**What is asked**: Could you write out the records below exactly as they appear?

Some records:
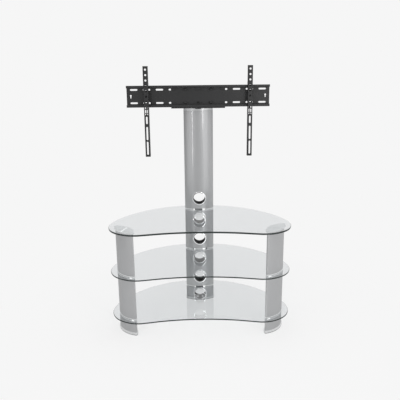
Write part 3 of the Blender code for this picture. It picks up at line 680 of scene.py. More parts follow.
class Effect:
    """A shader node group with named inputs and one output, for more than one material."""

    def __init__(self, name: str, inputs: dict[str, float], output: str) -> None:
        """Makes the group's sockets.

        Args:
            name: Name of the group.
            inputs: Names and starting values of its inputs.
            output: Name of its output.
        """
        self.tree = bpy.data.node_groups.new(name, "ShaderNodeTree")
        sockets = self.tree.interface
        for label, value in inputs.items():
            socket = sockets.new_socket(label, in_out="INPUT", socket_type="NodeSocketFloat")
            socket.default_value = value
        sockets.new_socket(output, in_out="OUTPUT", socket_type="NodeSocketFloat")
        self.output = output
        self.graph = Graph(self.tree)
        self.given = self.tree.nodes.new("NodeGroupInput").outputs
        self.sink = self.tree.nodes.new("NodeGroupOutput")

    def give(self, value: Socket) -> None:
        """Feeds the group's output."""
        self.graph.feed(self.sink, {self.output: value})

    def give_mask(self, mask: Socket, patches: Socket) -> None:
        """Feeds the group's output with a patchy mask that rises to Amount."""
        patchy = self.graph.math("MULTIPLY", mask, patches)
        self.give(self.graph.math("MULTIPLY", patchy, self.given["Amount"]))

    def use(self, graph: Graph, **values: object) -> Socket:
        """Places the group in a material with its own values and returns its output."""
        return graph.feed(graph.add("Group", node_tree=self.tree), values).outputs[self.output]


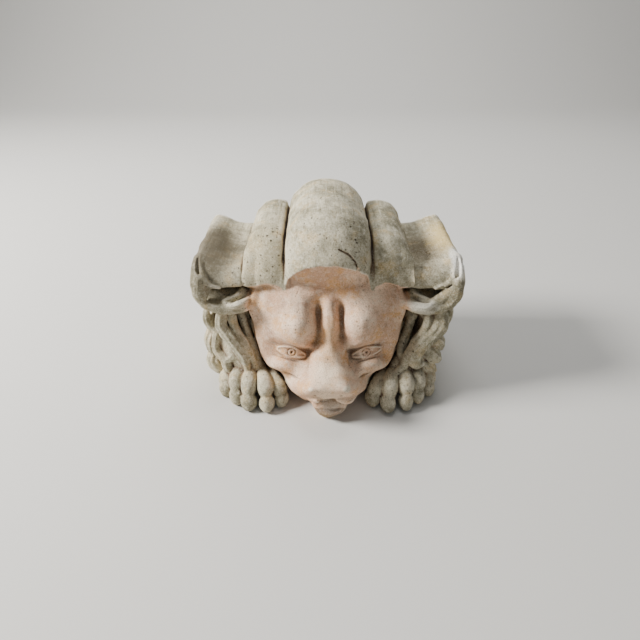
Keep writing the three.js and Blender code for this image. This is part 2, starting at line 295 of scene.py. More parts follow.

**Worked solution**:
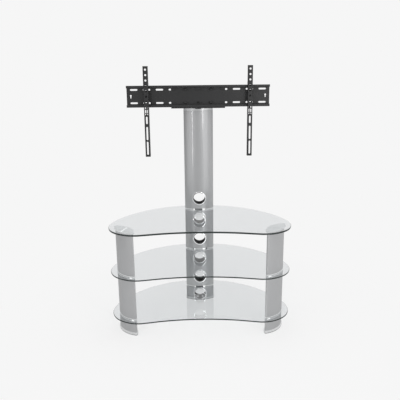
Write part 3 of the Blender code for this picture. It picks up at line 680 of scene.py. More parts follow.
class Effect:
    """A shader node group with named inputs and one output, for more than one material."""

    def __init__(self, name: str, inputs: dict[str, float], output: str) -> None:
        """Makes the group's sockets.

        Args:
            name: Name of the group.
            inputs: Names and starting values of its inputs.
            output: Name of its output.
        """
        self.tree = bpy.data.node_groups.new(name, "ShaderNodeTree")
        sockets = self.tree.interface
        for label, value in inputs.items():
            socket = sockets.new_socket(label, in_out="INPUT", socket_type="NodeSocketFloat")
            socket.default_value = value
        sockets.new_socket(output, in_out="OUTPUT", socket_type="NodeSocketFloat")
        self.output = output
        self.graph = Graph(self.tree)
        self.given = self.tree.nodes.new("NodeGroupInput").outputs
        self.sink = self.tree.nodes.new("NodeGroupOutput")

    def give(self, value: Socket) -> None:
        """Feeds the group's output."""
        self.graph.feed(self.sink, {self.output: value})

    def give_mask(self, mask: Socket, patches: Socket) -> None:
        """Feeds the group's output with a patchy mask that rises to Amount."""
        patchy = self.graph.math("MULTIPLY", mask, patches)
        self.give(self.graph.math("MULTIPLY", patchy, self.given["Amount"]))

    def use(self, graph: Graph, **values: object) -> Socket:
        """Places the group in a material with its own values and returns its output."""
        return graph.feed(graph.add("Group", node_tree=self.tree), values).outputs[self.output]


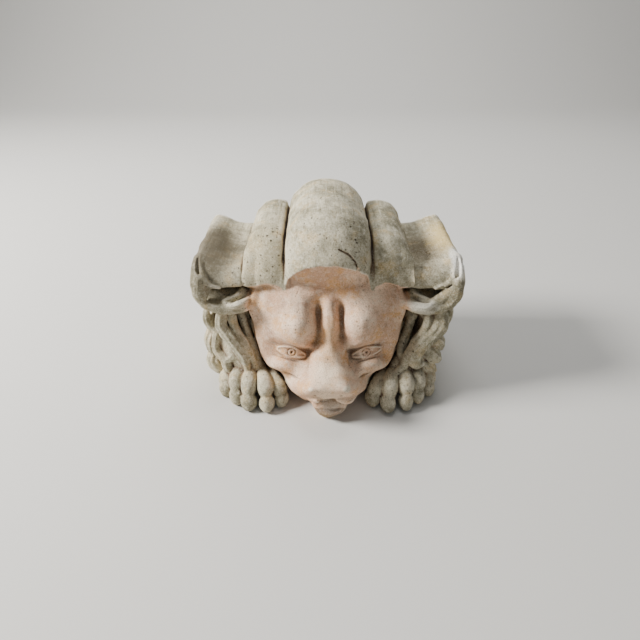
Keep writing the three.js and Blender code for this image. This is part 2, starting at line 295 of scene.py. More parts follow.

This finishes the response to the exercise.